As a child of immigrants who was helped by food stamps, I’ve always had a passion for economic opportunity for all. I’ve spent my career working on those issues, whether it was in the White House during the Clinton administration, as a financial fraud prosecutor, or working with then-law professor Elizabeth Warren to help launch the fight for the Consumer Financial Protection Bureau. Through these experiences, I continued seeing examples of how the current financial system takes advantage of consumers.

In the wake of the 2008 U.S. financial crisis, I began thinking of ways to create a financial firm that consumers could actually trust – one that emphasized social good just as much as making a profit. In 2013, my co-founder Joe Sanberg and I started Aspiration, the financial firm with a conscience, founded on the idea that profits and purpose can go hand-in-hand.

Over the past few years, I have seen more and more startups with a demonstrated social component. Why do you think that is and why is it part of Aspiration?

For Aspiration, social good is core to our mission and to why we began the company in the first place. We wanted to fundamentally move the needle on issues like financial fairness, wealth inequality, and the climate crisis. Young people place a higher emphasis than other generations on ethics and purpose across all aspects of their lives as consumers, which inspired the creation of our Aspiration Impact Measurement feature of our checking account last year.

That is especially true in a financial industry facing record levels of distrust. Our average customer age is 32 – and we’ve seen our sustainable and impact investing solutions experiencing unprecedented demand among this age group over the past few years.

Talk about the decision to allow people to pay what they think is fair. Is that a response to the public’s disenchantment with high fees at traditional institutions?

Absolutely. The average American pays over $150 per year in unnecessary banking fees. We eliminate unnecessary fees by allowing our customers to use any ATM in the world for free and preventing debit card users from over-drafting on purchases. But it’s more than just high fees, its fees at any level that are not aligned with the customer and their success.

It’s a problem of incentives. When we were starting Aspiration, we felt that in order for our customers to trust us, we’d have to start by placing trust in them. Lack of trust is one of the biggest problems facing the financial industry overall, especially after the 2008 financial crisis and recent Wells Fargo scandals — in fact, more than 20,000 Wells Fargo customers have switched over to Aspiration since news of the scandals broke.

People are fed up with a system where their bank makes money off their personal financial struggles. Our “Pay What Is Fair” model is how we expect our company to succeed in the long run and the vast majority of our customers are choosing to pay.

Discuss Aspiration Impact Measurement and what it shows people about their spending impact.
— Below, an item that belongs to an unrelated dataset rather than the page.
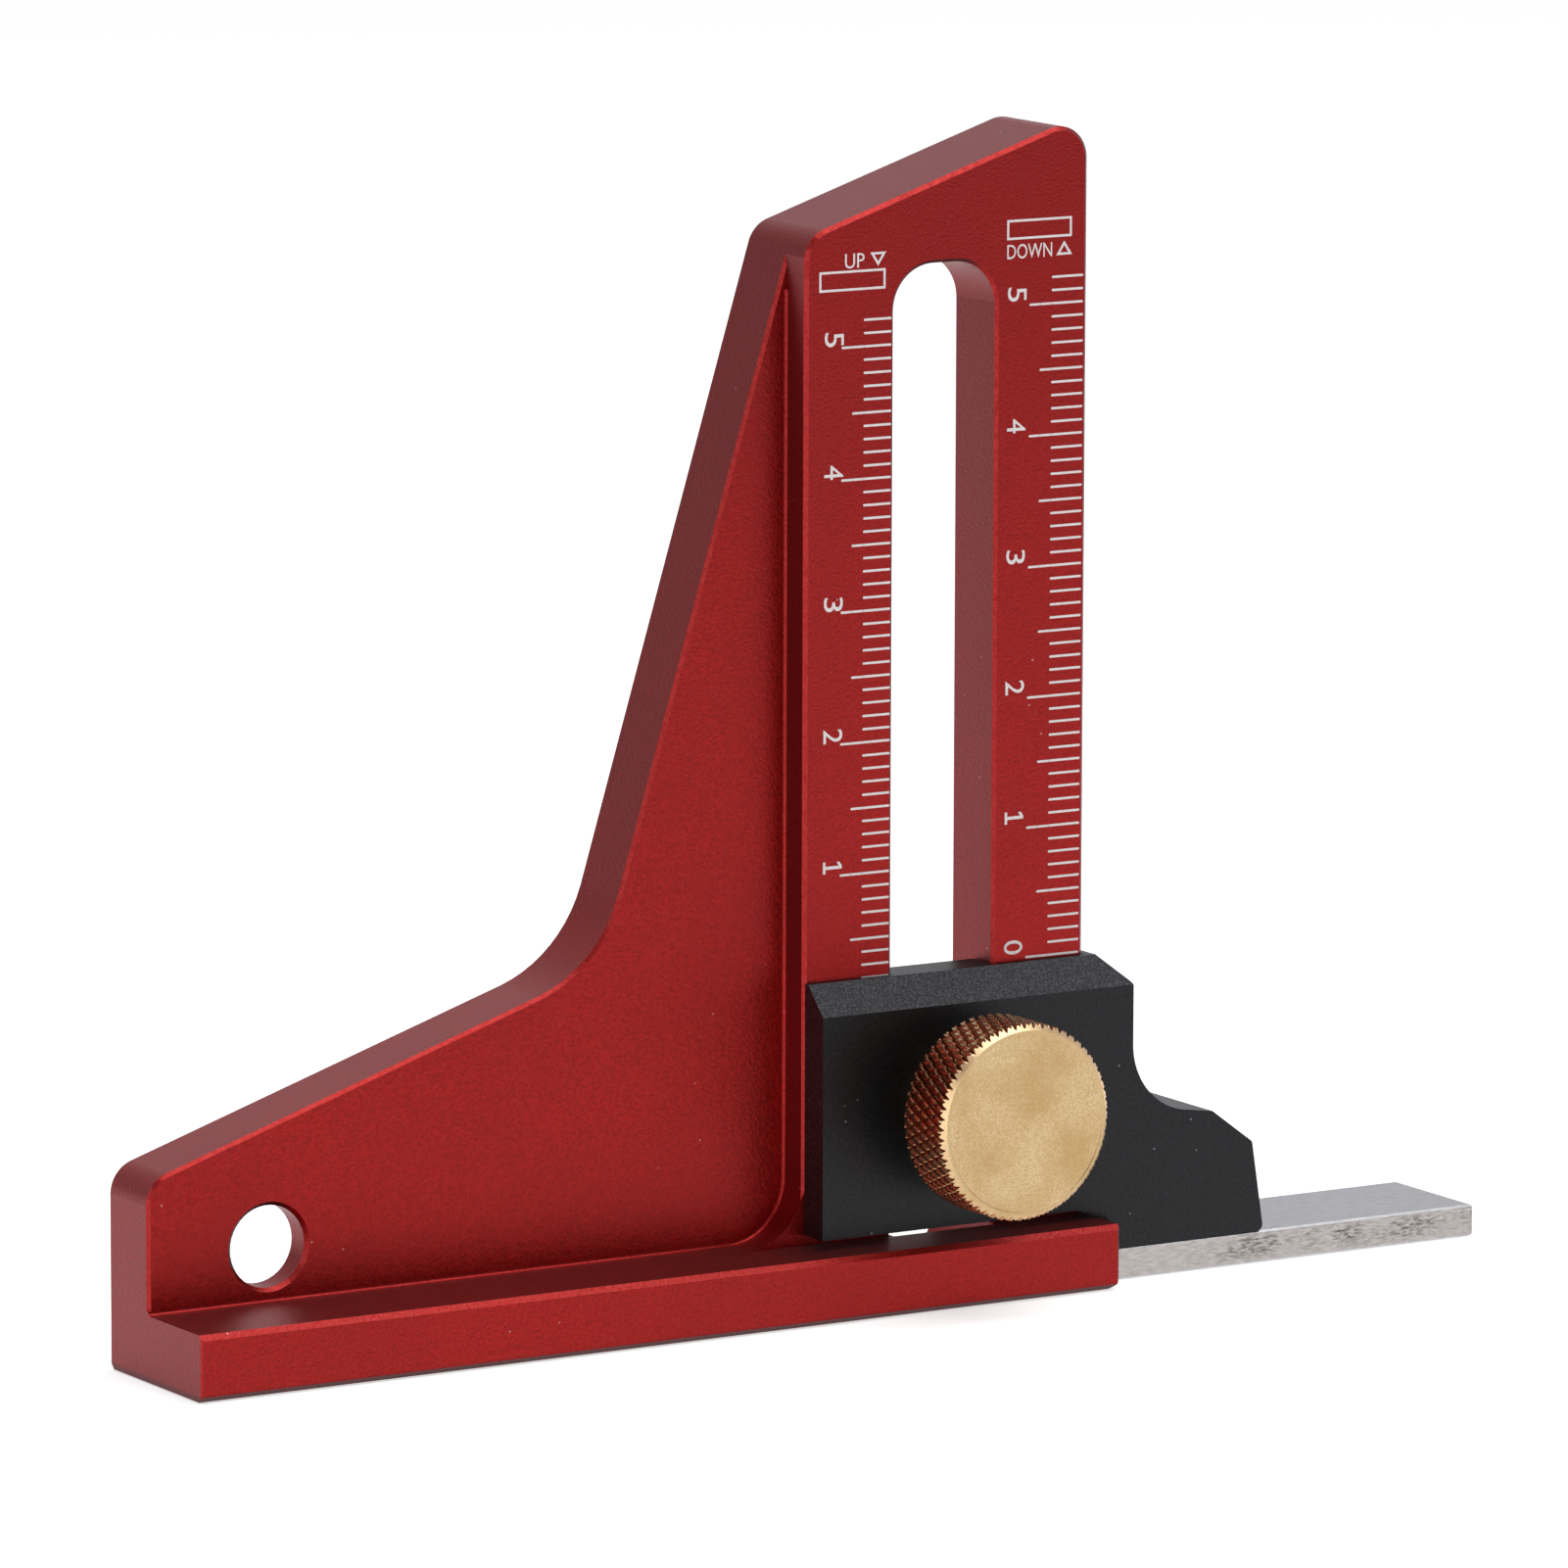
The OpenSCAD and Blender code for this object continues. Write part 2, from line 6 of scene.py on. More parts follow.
import bpy
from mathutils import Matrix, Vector


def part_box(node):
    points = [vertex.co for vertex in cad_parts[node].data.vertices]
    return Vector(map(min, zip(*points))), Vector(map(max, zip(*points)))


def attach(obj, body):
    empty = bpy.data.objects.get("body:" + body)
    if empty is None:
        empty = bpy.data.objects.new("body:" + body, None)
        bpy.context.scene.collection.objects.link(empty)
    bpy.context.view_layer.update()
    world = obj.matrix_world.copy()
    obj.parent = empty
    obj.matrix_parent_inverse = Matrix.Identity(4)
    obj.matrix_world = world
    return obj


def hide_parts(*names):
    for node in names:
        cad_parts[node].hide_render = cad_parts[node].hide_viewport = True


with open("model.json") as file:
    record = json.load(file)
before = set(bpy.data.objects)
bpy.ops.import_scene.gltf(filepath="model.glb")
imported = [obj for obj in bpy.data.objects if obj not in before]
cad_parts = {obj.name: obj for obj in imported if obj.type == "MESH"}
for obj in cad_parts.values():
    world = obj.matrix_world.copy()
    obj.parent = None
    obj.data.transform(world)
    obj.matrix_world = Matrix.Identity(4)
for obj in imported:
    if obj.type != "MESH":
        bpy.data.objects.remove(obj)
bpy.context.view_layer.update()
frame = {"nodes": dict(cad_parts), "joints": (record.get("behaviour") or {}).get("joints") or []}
scene = bpy.context.scene

# Camera

# A long lens stands to the left of the gauge, a little above it. The object is
# small, so the lens is narrow and the edges stay close to parallel.
bpy.ops.object.camera_add(
    location=(-0.416339, -0.707979, 0.177207),
    rotation=[math.radians(a) for a in (80.61054, -0.16656, -31.25896)],
)
camera = bpy.context.object
camera.name = "photo_camera"
camera.data.sensor_width = 36.0
camera.data.lens = 256.7
camera.data.clip_start = 0.05
camera.data.clip_end = 20.0
scene.camera = camera

# Studio

# White paper on a table, lit evenly by soft boxes. The room is pale behind the
# gauge on its right, and dimmer towards the front and left.
mm = 0.001


def linear(hex_colour):
    """Linear RGBA of an sRGB colour written as a hex number."""
    parts = [int(hex_colour[i:i + 2], 16) / 255 for i in (1, 3, 5)]
    return [p / 12.92 if p <= 0.04045 else ((p + 0.055) / 1.055) ** 2.4 for p in parts] + [1.0]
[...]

What lessons can they glean from it?

Aspiration Impact Measurement (AIM) lets people see their own personal sustainability scores for the first time ever, as they spend with their Summit checking account.

AIM uses a proprietary algorithm that examines more than 75,000 data points (including diversity, employee pay, energy efficiency, carbon reductions and more) to provide individual “People” and “Planet” scores for each customer, based on the scores of the places where they shop. This shows how well their favourite stores treat their employees and the environment and how competitor stores are doing in comparison.

The goal of AIM is to help our customers understand the importance of “voting with your dollars” and help them think about the social and environmental impacts of their everyday spending. Americans spend approximately $36 billion a day as consumers, making decisions based on cost, convenience and quality. Now, our customers have an easy way to make spending decisions based on their consciences, too. We feel that moving those dollars to eco-friendly and socially conscious businesses can make a big difference.

When many people hear micro-loans, they think of a few dollars having a tremendous impact in developing regions. Talk about the impact microloans can have for Americans with low incomes.

We give 10 cents of every dollar that Aspiration earns to microloans that help struggling Americans as a way to give back to the community. Aspiration’s primary mission is to expand economic opportunity in the U.S. and we’ve seen that microloans can have a large impact on struggling Americans’ lives. We work with respected partners such as the Accion U.S. Network, America’s largest provider of microloans, to give people a leg up to transform their own lives.

I’ve had many entrepreneurs discuss technology’s ability to make it easy for people to do social good. Discuss potential avenues for its application that we may see in the near future.

Large businesses have had the technology and resources to dedicate towards social good initiatives for years but, as technology becomes more accessible, there will continue to be an increase in startups with social good components. At Aspiration, we knew from the start that we would use technology to develop efficiencies and cut costs that a traditional brick-and-mortar would have to deal with and use those savings to give back. I think the desire to make a social impact is a common thread among new entrepreneurs and we’ll continue seeing technology used for good.